§ **Given exercise**
Output, please, exactly those lines of the listing that come before the line with "sizes are in mm.", along with that line itself.

═════ Collected data

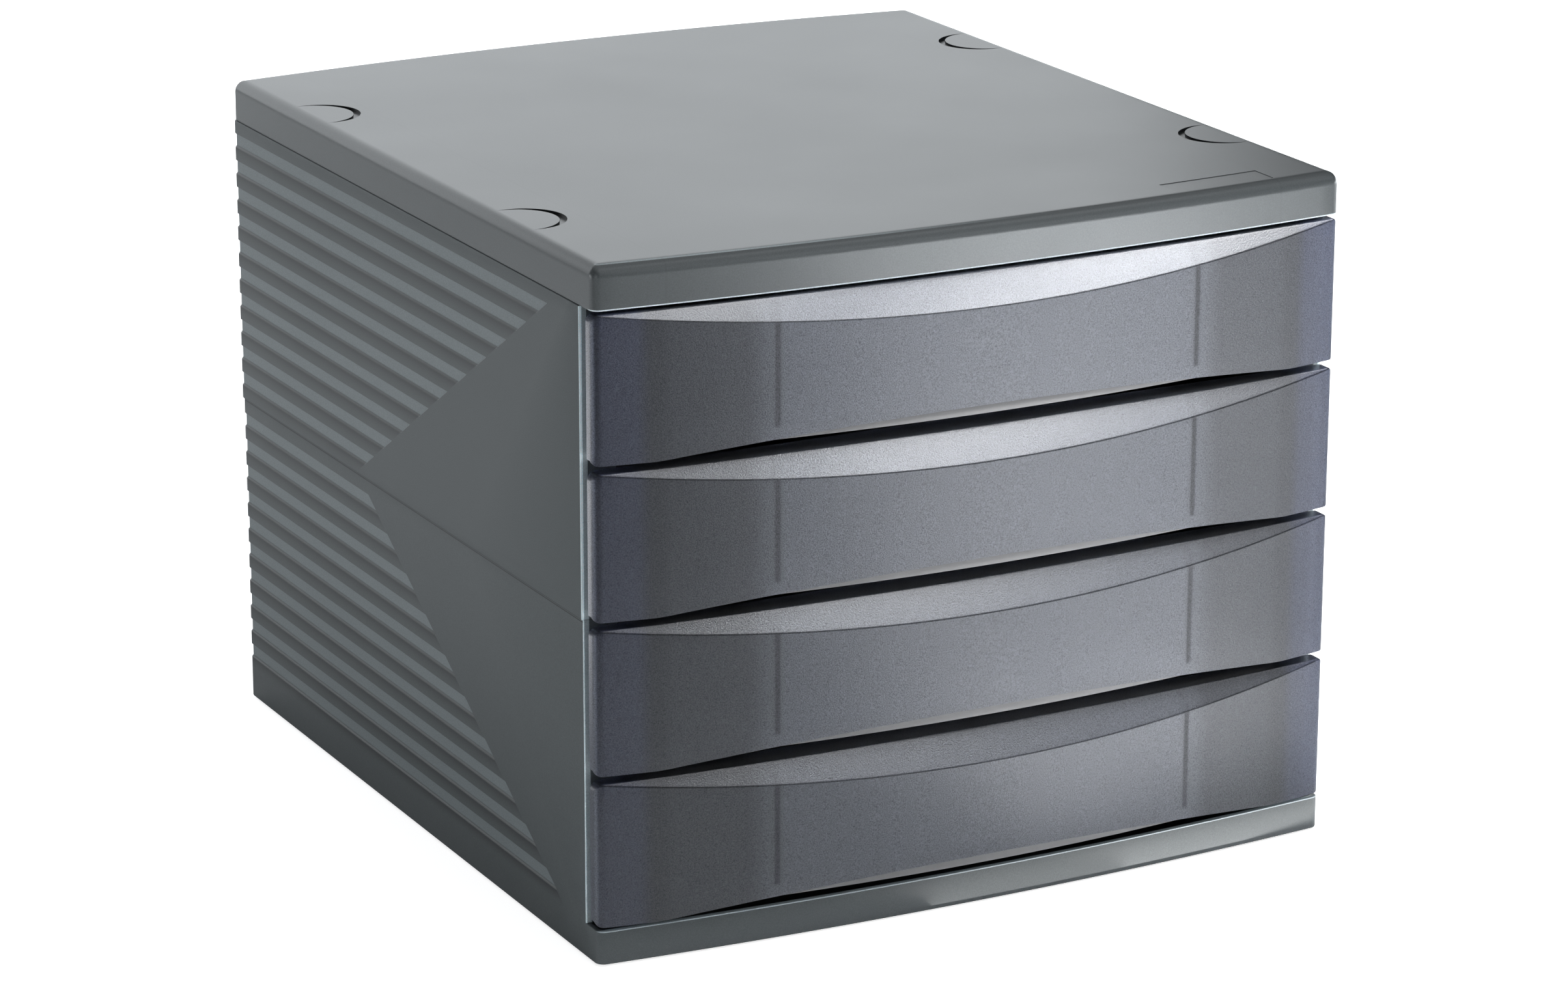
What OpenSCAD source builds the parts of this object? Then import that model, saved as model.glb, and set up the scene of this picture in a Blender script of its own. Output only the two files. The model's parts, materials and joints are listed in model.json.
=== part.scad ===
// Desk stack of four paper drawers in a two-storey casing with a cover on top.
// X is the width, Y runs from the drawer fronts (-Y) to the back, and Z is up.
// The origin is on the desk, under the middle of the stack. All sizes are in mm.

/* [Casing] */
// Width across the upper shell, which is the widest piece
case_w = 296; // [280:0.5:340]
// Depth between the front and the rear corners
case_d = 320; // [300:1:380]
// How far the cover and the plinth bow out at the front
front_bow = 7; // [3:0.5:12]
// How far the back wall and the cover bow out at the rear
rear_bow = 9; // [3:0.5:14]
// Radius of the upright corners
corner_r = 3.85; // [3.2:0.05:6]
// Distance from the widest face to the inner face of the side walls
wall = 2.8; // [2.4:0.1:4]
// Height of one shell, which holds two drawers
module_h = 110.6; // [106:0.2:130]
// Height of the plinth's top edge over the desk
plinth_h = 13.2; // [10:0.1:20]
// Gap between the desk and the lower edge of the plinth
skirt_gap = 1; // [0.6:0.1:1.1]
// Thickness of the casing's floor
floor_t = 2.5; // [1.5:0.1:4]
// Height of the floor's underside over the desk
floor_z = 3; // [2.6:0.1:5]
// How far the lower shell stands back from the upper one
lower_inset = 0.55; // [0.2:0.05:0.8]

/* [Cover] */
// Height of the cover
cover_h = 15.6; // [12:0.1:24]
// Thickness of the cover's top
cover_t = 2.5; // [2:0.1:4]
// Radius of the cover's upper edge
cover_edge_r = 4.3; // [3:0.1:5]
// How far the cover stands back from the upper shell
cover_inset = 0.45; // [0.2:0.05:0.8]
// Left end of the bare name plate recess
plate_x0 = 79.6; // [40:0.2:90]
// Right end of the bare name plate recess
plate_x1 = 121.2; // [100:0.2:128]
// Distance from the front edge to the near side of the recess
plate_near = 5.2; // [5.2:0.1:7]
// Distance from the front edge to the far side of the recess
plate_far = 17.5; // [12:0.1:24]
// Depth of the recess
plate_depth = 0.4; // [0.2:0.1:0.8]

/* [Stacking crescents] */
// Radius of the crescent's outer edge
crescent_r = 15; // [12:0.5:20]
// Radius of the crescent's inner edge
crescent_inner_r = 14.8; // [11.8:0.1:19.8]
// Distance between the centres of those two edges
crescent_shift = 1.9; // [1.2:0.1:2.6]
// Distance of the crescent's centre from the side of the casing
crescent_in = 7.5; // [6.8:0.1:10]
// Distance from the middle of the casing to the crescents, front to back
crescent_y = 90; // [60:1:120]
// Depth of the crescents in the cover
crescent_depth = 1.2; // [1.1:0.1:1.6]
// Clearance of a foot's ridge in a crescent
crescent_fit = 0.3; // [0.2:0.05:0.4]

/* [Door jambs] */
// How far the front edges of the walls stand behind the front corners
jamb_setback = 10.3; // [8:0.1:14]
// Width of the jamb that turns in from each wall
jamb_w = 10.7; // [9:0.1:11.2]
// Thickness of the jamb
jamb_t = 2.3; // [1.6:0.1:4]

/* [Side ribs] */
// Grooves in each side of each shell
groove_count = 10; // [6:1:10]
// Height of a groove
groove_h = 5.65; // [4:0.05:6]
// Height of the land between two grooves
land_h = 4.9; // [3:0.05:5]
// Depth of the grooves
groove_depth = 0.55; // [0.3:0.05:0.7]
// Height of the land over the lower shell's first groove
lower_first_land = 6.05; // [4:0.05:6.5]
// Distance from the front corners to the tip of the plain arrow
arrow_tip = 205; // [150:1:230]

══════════

§ **Response**
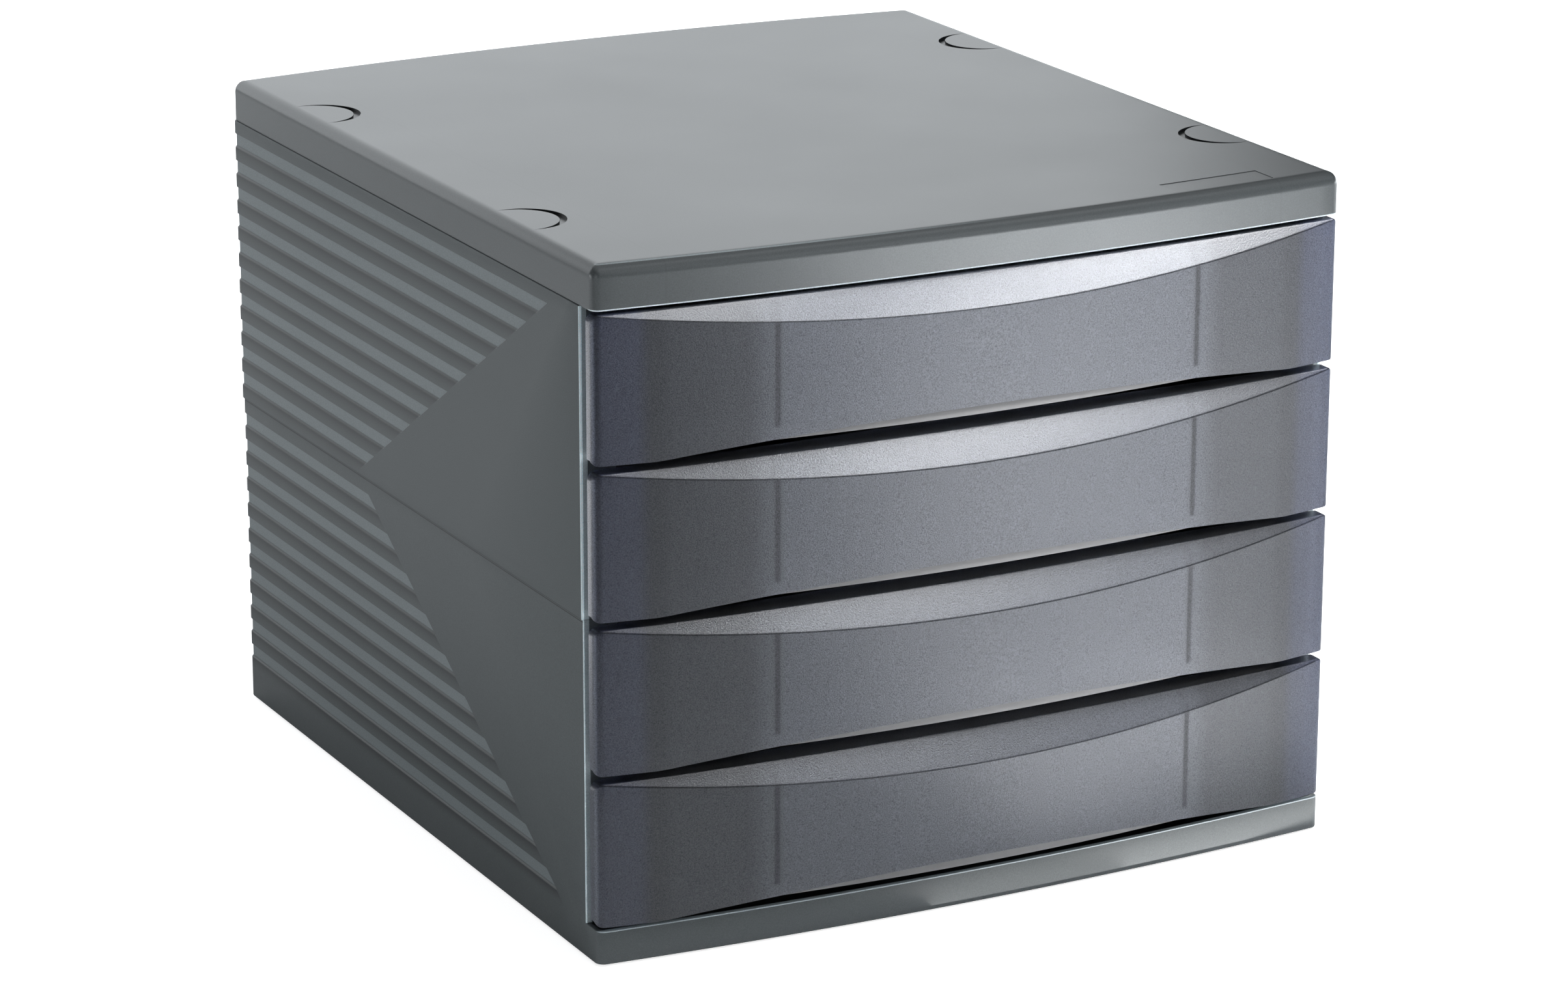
What OpenSCAD source builds the parts of this object? Then import that model, saved as model.glb, and set up the scene of this picture in a Blender script of its own. Output only the two files. The model's parts, materials and joints are listed in model.json.
=== part.scad ===
// Desk stack of four paper drawers in a two-storey casing with a cover on top.
// X is the width, Y runs from the drawer fronts (-Y) to the back, and Z is up.
// The origin is on the desk, under the middle of the stack. All sizes are in mm.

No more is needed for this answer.